As an enthusiast of space gore cinema (e.g., Killer Klowns From Outer Space, Inseminoid and Jason X), every proper exploration should conclude with an alien encounter. Unfortunately, upon my arrival to O’Mally’s, Phil Mannino’s Eastern Long Island staple (opened “sometime in the 1970s,” says Mannino—prior locations have existed in Amagansett, East Hampton, Riverhead, Sag Harbor and Southampton), I am informed of Alien Burger’s actual composition.
“Two hot dogs braised in beer,” says Kevin Reilly, O’Mally’s Windsor-knotted, white-aproned bartender. He is positioned adjacent to a photograph of Rocky Marciano’s fist hulk-smashing Joe Walcott’s chin. “It’s not an actual hamburger.”
“Imposters must be extinguished,” I reply. Opaque sunglasses conceal my death stare. “I accept your challenge to grapple with an extraterrestrial meat-creature.”
Author’s Note: Due to this entry’s graphic dénouement, which includes terrorism via cyborg cutlery and an Alien Burger disembowelment, our conclusion has been modified. An accessible alternative, Western Chili Burger, will replace Alien Burger. We apologize for any inconvenience.
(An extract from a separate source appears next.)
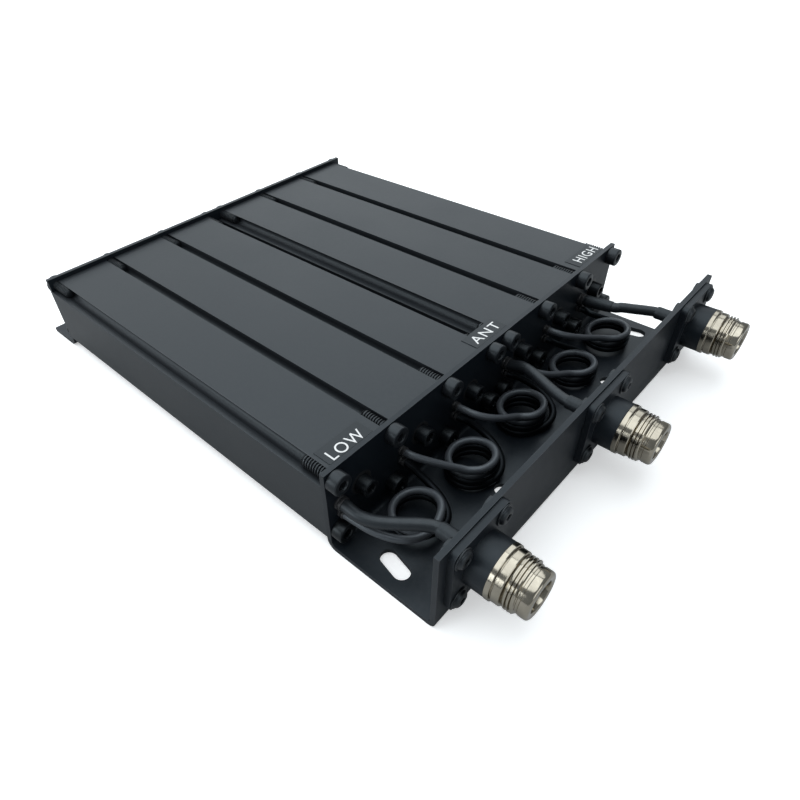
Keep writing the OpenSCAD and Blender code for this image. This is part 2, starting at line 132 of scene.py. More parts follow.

…I am served O’Mally’s Western Chili Burger, earth-inhabited beef draped with Mannino’s semi-spiced chili (a 37-year-old recipe).
Children smile.
Earth is safe.
Great Alternative Art Venues
(that serve great burgers)
Tiger Lily Café
Port Jefferson
Eclectic comfy vibe and cool art from young locals.
Painters’ Restaurant
Bellport
Quirky, cool and spacious with walls covered in unique art for sale.
841 East Lounge
Huntington
Rotating exhibit of local art and “Live Art Fusion,” where bands play and artists create.
The Cup CoffeeHouse
Wantagh
Intimate food and art venue with hip young crowd and live acoustic music.